The neuroinvasive potential of SARS‐CoV2 and Covid-19 symptoms - bindidwodtj
https://onlinelibrary.wiley.com/doi/full/10.1002/jmv.25728
======
bmh
If this is true, then it's very interesting. I'd love to find a more recent
update on this, if there is any.

TL;DR: Contracting the virus through your nose might be much worse than
through the eyes or stomach.

Quote:

If the neuroinvasion of SARS‐CoV‐2 does take a part in the development of
respiratory failure in patients with COVID‐19, the precaution with masks will
absolutely be the most effective measure to protect against the possible entry
of the virus into the CNS. It may also be expected that the symptoms of the
patients infected via fecal‐oral or conjunctival route will be lighter than
those infected intranasally. The possible neuroinvasion of SARS‐CoV‐2 may also
partially explain why some patients developed respiratory failure, while
others not.

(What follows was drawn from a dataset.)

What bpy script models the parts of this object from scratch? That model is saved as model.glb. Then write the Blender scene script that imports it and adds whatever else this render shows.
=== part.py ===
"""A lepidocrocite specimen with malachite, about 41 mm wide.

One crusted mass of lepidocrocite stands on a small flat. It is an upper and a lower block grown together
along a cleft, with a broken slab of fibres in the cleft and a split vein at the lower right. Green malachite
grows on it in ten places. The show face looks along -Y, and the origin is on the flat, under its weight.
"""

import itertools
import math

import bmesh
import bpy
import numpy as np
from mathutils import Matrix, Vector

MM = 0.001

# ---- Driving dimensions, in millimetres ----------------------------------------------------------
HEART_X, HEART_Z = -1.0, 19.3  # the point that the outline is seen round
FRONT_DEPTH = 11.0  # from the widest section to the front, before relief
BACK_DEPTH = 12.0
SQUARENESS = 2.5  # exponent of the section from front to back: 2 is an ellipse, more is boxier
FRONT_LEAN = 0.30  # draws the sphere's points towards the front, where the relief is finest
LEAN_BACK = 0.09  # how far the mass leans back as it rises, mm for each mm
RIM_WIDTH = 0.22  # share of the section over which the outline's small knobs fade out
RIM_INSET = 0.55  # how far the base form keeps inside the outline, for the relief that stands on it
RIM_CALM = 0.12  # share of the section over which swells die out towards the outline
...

It is very possible that most of the persons in Wuhan, who were
the first exposed to this previously unknown virus, did not have any
protective measure, so that the critical patients are much more in Wuhan than
in other cities in China.

Another interesting quote:

According to the complaints of a survivor, the medical graduate student (24
years old) from Wuhan University, she must stay awake and breathe consciously
and actively during the intensive care. She said that if she fell asleep, she
might die because she had lost her natural breath.